For lunch I went to Vienna’s oldest and most well-known coffee shop, Café Central (Voltaire used to be one of the crowd there). I almost left when I saw the line to get inside, but when I saw its interior I decided it was worth the wait.
My friend had warned me that the Sachertorte (a chocolate cake) from the Hotel Sacher was dry (thank goodness, because the guide from my first day had said that place had worked hard to get the original recipe, so I’d planned on eating one there), so I ate one at Café Central. It was cooked to perfection, with the right amount of dark chocolate frosting (satisfactory without taking over the actual cake) and a thin apricot jam filling.
One stop I made sure to leave time for was the national library. The library’s State Room is gorgeous, with dark wood shelves holding the leather bound books, and large globes and statues and an intricately painted ceiling. I think I still prefer Trinity College’s, though. Vienna’s was amazing but almost too grand; Trinity’s I could spend forever in and feel completely at home.

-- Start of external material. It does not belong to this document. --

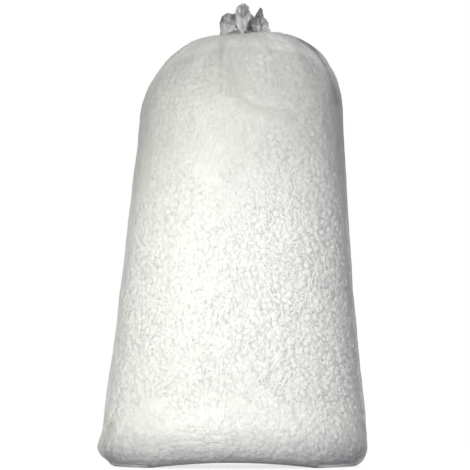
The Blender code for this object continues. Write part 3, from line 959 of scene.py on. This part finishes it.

My final stop that day was the Leopold Museum, an art museum in the museum quarter.
A painting by Egan Schiele, an Austrian expressionist. The Leopold Museum had lots of his works.
Before heading to the airport the next morning, I bought myself some nuts and dried fruit to eat for the next few days, because I was going to Geneva, where I knew food would be ridiculously expensive.
The dried fruit vendor I went to was so pushy! He kept trying to give me five times the amount that I asked for. I know I don’t speak German, but I’m quite confident he understood what I meant when I marked a halfway point on the bag. I was ready to be back in a French-speaking country after that encounter.